▶ Given instruction
Copy nothing but the lines below running from the line containing "Continue the build123d" through the line containing "attach(piece, body)", both end lines included.

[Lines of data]
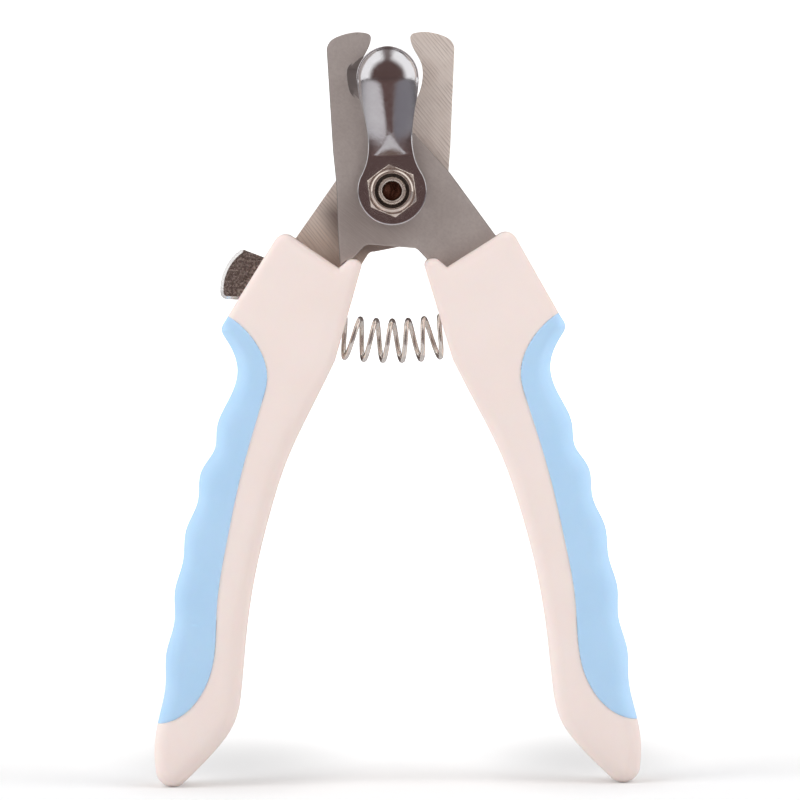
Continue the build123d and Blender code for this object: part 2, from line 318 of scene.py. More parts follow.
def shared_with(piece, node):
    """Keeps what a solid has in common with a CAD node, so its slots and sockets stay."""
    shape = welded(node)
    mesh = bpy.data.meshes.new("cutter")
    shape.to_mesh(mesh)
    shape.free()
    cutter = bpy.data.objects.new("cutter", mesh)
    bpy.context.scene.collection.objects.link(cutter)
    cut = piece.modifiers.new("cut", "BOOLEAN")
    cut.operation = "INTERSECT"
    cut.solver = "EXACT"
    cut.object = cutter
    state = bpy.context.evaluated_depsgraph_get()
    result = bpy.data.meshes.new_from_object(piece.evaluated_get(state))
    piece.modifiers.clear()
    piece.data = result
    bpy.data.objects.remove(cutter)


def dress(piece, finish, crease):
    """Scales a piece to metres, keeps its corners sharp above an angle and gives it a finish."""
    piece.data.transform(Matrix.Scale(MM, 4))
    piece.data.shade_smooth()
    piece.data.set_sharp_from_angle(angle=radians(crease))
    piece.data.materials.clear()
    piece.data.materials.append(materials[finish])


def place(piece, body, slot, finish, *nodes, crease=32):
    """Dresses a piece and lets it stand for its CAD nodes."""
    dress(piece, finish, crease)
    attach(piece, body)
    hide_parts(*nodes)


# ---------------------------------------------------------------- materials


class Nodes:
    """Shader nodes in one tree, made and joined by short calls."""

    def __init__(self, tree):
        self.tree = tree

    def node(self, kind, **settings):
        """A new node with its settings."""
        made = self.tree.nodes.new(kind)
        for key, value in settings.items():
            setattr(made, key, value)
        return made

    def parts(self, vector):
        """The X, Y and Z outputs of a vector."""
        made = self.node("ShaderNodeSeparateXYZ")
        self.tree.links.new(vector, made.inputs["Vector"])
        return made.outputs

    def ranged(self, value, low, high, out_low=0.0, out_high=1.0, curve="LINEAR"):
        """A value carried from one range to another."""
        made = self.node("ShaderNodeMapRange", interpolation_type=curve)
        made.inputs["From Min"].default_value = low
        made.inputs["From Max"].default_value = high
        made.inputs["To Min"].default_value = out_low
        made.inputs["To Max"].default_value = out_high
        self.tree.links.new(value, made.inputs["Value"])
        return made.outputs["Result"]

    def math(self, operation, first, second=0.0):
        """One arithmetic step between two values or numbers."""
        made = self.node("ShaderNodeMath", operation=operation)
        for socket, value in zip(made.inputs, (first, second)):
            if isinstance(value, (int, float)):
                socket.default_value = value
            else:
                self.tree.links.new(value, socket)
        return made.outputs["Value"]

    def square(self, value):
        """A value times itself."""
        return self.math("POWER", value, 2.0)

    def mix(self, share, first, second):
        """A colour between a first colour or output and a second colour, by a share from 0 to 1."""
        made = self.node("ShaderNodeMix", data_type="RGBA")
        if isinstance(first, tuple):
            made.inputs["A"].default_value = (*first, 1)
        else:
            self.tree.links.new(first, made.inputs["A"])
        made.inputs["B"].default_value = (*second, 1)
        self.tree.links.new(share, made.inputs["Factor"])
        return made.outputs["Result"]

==

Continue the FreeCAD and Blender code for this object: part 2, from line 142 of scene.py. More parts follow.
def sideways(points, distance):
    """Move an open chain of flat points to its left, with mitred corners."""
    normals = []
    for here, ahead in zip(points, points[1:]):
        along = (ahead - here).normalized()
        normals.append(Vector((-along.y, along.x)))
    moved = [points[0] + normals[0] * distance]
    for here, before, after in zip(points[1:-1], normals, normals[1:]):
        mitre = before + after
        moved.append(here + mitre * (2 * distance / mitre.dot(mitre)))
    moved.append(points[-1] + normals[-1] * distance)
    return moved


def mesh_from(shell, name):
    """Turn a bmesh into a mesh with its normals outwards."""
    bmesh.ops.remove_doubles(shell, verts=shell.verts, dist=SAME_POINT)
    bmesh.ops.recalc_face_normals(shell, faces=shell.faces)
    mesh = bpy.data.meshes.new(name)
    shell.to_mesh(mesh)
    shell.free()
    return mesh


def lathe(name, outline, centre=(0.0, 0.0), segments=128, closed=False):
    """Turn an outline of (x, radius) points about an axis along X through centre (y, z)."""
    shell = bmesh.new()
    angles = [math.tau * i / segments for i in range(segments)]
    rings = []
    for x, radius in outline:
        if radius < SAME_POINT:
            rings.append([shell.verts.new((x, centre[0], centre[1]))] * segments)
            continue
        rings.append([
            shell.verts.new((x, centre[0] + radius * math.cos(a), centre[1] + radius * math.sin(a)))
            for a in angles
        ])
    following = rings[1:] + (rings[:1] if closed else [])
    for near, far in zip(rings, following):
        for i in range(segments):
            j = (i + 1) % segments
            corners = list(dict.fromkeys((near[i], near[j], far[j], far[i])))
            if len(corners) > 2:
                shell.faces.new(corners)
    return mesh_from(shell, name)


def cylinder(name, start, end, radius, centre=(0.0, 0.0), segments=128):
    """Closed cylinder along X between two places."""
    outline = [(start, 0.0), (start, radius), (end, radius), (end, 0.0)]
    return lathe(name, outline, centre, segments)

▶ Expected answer
Continue the build123d and Blender code for this object: part 2, from line 318 of scene.py. More parts follow.
def shared_with(piece, node):
    """Keeps what a solid has in common with a CAD node, so its slots and sockets stay."""
    shape = welded(node)
    mesh = bpy.data.meshes.new("cutter")
    shape.to_mesh(mesh)
    shape.free()
    cutter = bpy.data.objects.new("cutter", mesh)
    bpy.context.scene.collection.objects.link(cutter)
    cut = piece.modifiers.new("cut", "BOOLEAN")
    cut.operation = "INTERSECT"
    cut.solver = "EXACT"
    cut.object = cutter
    state = bpy.context.evaluated_depsgraph_get()
    result = bpy.data.meshes.new_from_object(piece.evaluated_get(state))
    piece.modifiers.clear()
    piece.data = result
    bpy.data.objects.remove(cutter)


def dress(piece, finish, crease):
    """Scales a piece to metres, keeps its corners sharp above an angle and gives it a finish."""
    piece.data.transform(Matrix.Scale(MM, 4))
    piece.data.shade_smooth()
    piece.data.set_sharp_from_angle(angle=radians(crease))
    piece.data.materials.clear()
    piece.data.materials.append(materials[finish])


def place(piece, body, slot, finish, *nodes, crease=32):
    """Dresses a piece and lets it stand for its CAD nodes."""
    dress(piece, finish, crease)
    attach(piece, body)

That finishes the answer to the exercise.